One of the consequences of the Data Protection Act and the potential risk of penalty of 4% of total worldwide turnover for non compliance is that Data Fiduciaries are focussed more on the “Compliance” as per the written law.
It is true that the Data Protection Law (DPA 2021 or GDPR) is basically a law formulated to protect the “Privacy” of individuals. The compliance provisions are only a tool to achieve this Privacy protection when the personal data is in the form of “Electronic Information”.
“Privacy” in its pure sense is a state of mind of an individual and is dynamic. It will change from person to person and from time to time in the same person. Hence a “law” written down and enforced as a rule cannot protect “Privacy”.
The way out of this impossibility is to look not at the need to protect “Privacy” but to protect only “Information Privacy”. Further the protection of “Privacy” is simplified as protecting the choices made and expressed by the data principal about what information related to himself/herself may be collected by another person and how it can be used.
The law makers themselves have accepted the impossibility of defining “Privacy” and hence the data protection law tries to address only the way the personal data may be protected while in electronic form.
Considering this philosophy that “Privacy Protection is not possible but protection of the choice of a data principal of how some pieces of data may be used”, “Privacy Protection” as a concept has moved over to a concept of “Personal Data Protection”.
As a result, the “Privacy Policy” which is expected to describe the “Privacy Constitution” of an organization should accept its limitations and transform itself to a “Personal Data Protection Policy”. An organization can therefore commit only to a “Personal Data Protection Policy” and not to a “Privacy Protection Policy”.
Unfortunately, today organizations develop documents called the “Privacy Policy” and profess that they are committed to the protection of the Right to Privacy. This is not a valid commitment which can be put in practice except by empty words.

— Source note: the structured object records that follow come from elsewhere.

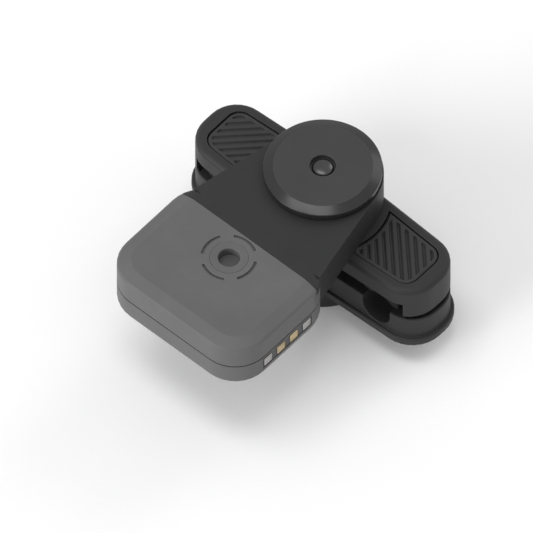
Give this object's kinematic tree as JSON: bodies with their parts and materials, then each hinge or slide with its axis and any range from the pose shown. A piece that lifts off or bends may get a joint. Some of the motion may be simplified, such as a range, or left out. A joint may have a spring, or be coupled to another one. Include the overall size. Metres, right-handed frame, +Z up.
{
  "type": "saddle rail mount",
  "caption": "Knob-tightened clamp of an upper and a lower bar that grips two parallel rods and carries a small electronics box on a swivelling arm.",
  "frame": {"origin": "on the knob axis, midway between the two rod grooves, at the height of the rod centres", "axes": "+X across the rods, +Y along the rods away from the box, +Z up to the knob"},
  "size_m": [0.066, 0.0603, 0.0349],
  "materials": {
    "bar_nylon": "fine moulded grain, near black",
    "panel_nylon": "moulded with diagonal grooves",
    "jaw_rubber": "matt rubber",
    "ring_nylon": "toothed, matt",
    "cap_nylon": "fine moulded grain",
    "knob_nylon": "satin top with a smooth sloped edge",
    "arm_nylon": "fine moulded grain",
    "box_plastic": "mid grey, fine moulded grain",
    "socket_plastic": "mid grey, smooth",
    "strip_plastic": "dark insulator",
    "gasket_rubber": "matt",
    "zinc_steel": "zinc plated",
    "spring_steel": "drawn wire",
    "pin_steel": "blackened",
    "bush_bronze": "sintered",
    "contact_gold": "gilded",
    "latch_steel": "bright",
    "board_laminate": "solder mask",
    "cell_foil": "foil pouch"
  },
  "bodies": {
    "clamp_top": {"upper_bar": "bar_nylon", "grip_panel_left": "panel_nylon", "grip_panel_right": "panel_nylon", "jaw_pad_left": "jaw_rubber", "jaw_pad_right": "jaw_rubber", "index_ring": "ring_nylon", "return_spring": "spring_steel"},
    "knob": {"knob_cap": "knob_nylon", "knob_pin": "pin_steel", "clamp_stud": "zinc_steel", "stop_clip": "spring_steel", "thrust_washer": "zinc_steel"},
    "foot": {"lower_bar": "bar_nylon", "clamp_nut": "zinc_steel", "boss_cap": "cap_nylon"},
    "module": {"hub_arm": "arm_nylon", "hub_bush": "bush_bronze", "box_top_shell": "box_plastic", "box_bottom_shell": "box_plastic", "shell_gasket": "gasket_rubber", "socket_insert": "socket_plastic", "contact_strip": "strip_plastic", "contact_pads": "contact_gold", "latch_plates": "latch_steel", "circuit_board": "board_laminate", "battery_cell": "cell_foil", "case_screws": "zinc_steel", "arm_screws": "zinc_steel"}
  },
  "joints": [
    {"name": "knob_turn", "type": "hinge", "parent": "clamp_top", "child": "knob", "pos_m": [0, 0, 0.02], "axis": [0, 0, 1], "range_deg": [0, 1800]},
    {"name": "foot_slide", "type": "slide", "parent": "clamp_top", "child": "foot", "axis": [0, 0, -1], "range_m": [0, 0.004], "deforming": ["return_spring"]},
    {"name": "arm_swing", "type": "hinge", "parent": "clamp_top", "child": "module", "pos_m": [0, 0, 0.016], "axis": [0, 0, 1], "range_deg": [-25, 25]}
  ],
  "couplings": [
    {"joint": "knob_turn", "follows": "foot_slide", "rad_per_m": 7850}
  ]
}
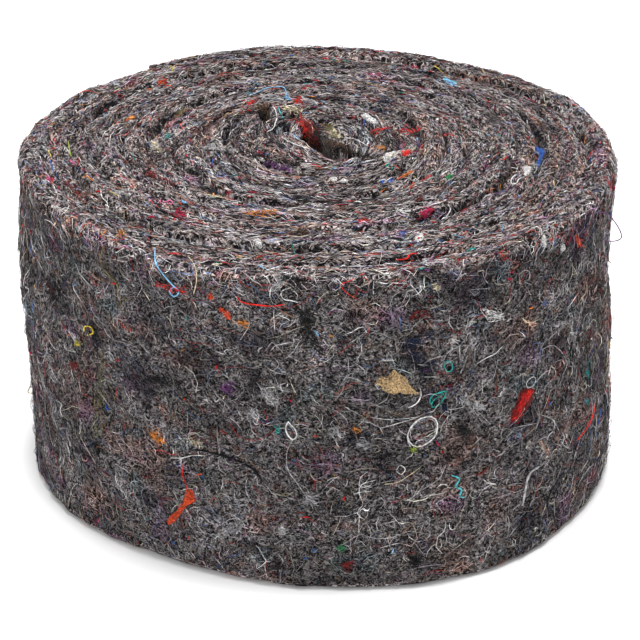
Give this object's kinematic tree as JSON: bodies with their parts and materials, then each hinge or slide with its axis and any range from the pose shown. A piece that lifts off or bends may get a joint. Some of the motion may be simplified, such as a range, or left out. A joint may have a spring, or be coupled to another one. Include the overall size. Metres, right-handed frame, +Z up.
{
  "type": "roll of felt",
  "caption": "Strip of thick recycled felt wound into a roll that stands on its cut edge; unrolled to wrap, pad or insulate.",
  "frame": {"origin": "middle of the foot, on the surface the roll stands on", "axes": "+Z up along the roll's axis, -Y to the front that the picture shows, +X to its right"},
  "size_m": [0.181, 0.18, 0.1015],
  "materials": {
    "felt": "matte, fibrous, mottled dark grey with stray coloured threads"
  },
  "bodies": {
    "root": {"felt_roll": "felt"}
  },
  "joints": []
}
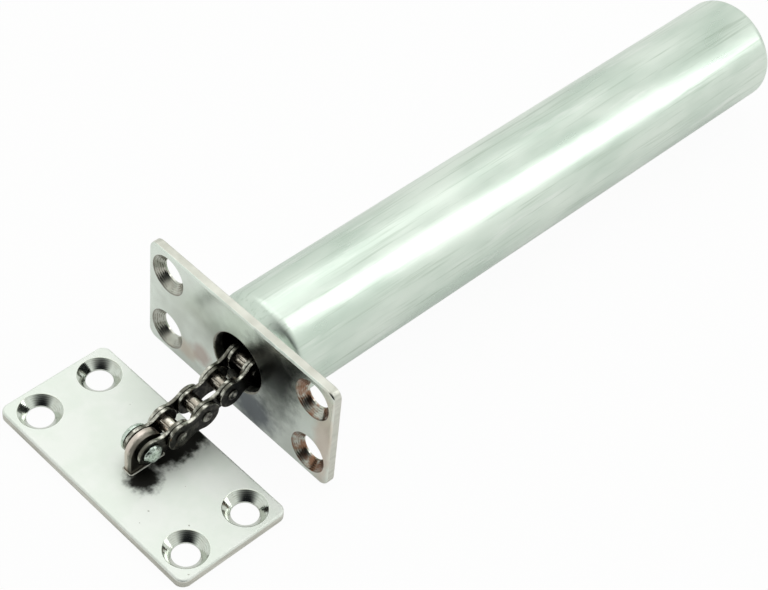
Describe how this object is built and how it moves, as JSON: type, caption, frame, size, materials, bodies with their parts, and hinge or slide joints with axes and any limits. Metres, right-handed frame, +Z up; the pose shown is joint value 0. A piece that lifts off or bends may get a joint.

These privacy policies need to be re-defined and transformed as “Personal Data Protection Policies”.
The Complication of DPA 2021
The Indian DPA 2021 has complicated the issue further by calling the Act as “Data Protection Act” and not “Personal Data Protection Act”. As a result it is trying to assume a larger role to “Protect” both “Personal Data” and “Non Personal Data”.
Protection of personal data is related to “Privacy Protection”. But protection of “Non Personal Data” is not related to “Privacy Protection”. It is related to maintenance of law and order and prevention of Crimes, protecting the rights of the owners of non personal data against being inflicted with wrongful loss.
In view of this, the transformation of an organization from adopting a “Privacy Policy” to adoption of ” Personal Data Protection Policy” or a “Data Protection Policy” needs to be carefully structured.
The objective clause of this “Data Protection Policy” (DPP) should perhaps be defined as
“To manage personal data in accordance with the DPA 2021 and to manage the Non personal data in accordance with ITA 2000 “
This definition requires compliance of two laws simultaneously and substantially enlarges the scope of the Data Protection Policy.
It may be more practical for some organizations to split the DPP into a “Limited Data protection Policy” (LDPP) and continue with their current practices for compliance of ITA 2000.
In this context, LDPP can be defined as
“Managing personal data and non personal data in accordance with the DPA 2021”.
Modifications in PDPSI
Naavi and FDPPI had promoted a comprehensive framework called PDPSI for compliance of the earlier version of the Personal Data protection law in India. This requires upgradation consequent to the changes proposed by the JPC.
It is therefore necessary to consider upgradation of the PDPSI into DPSI or Data Protection Standard of India, where the earlier recommendations of PDPSI would continue to be relevant and the minor changes that may be introduced by the Data Protection Authority of India under Section 25 (Non Personal Data Breach notification) would be integrated in the fine tuning of the 50 implementation specifications.
The Data Fiduciaries may implement the LDPP and remain in compliance with the DPA 2021.
The distinction between LDPP and DPP would be that LDPP would cover the requirements of DPA 2021 related to personal data and non personal data. DPP will however include the complete compliance of ITA 2000 along with DPA 2021.
The data fiduciaries will however have the option to extend the implementation to not only a full fledged compliance of ITA 2000 but also for compliance of other international laws such as GDPR.
It is to be specifically mentioned that “Extension of DPSI to ITA 2000 or GDPR” does not mean over lapping of multiple regulations. Each regulation by law is applicable to one type of data and hence there is no over lapping of provisions.
For example all personal data requirements in India will be governed under DPA 2021. What is not covered under DPA 2021 including the Non Personal Data related regulations will be covered under IAT 2000.
Personal data which is under the scope of GDPR will be covered under GDPR and this will not include personal data covered under DPA 2021. Similarly, data covered under CCPA will not clash with either GDPR or DPA 2021 or data covered under DIFC-DPL will not clash with GDPR or CCPA or DPA 2021.
These differences will be addressed through the “Data Classification Policy” which will segregate the data under the control of a Data Fiduciary based on applicable laws.
More clarifications will be issued in this regard in due course when the law is finally passed.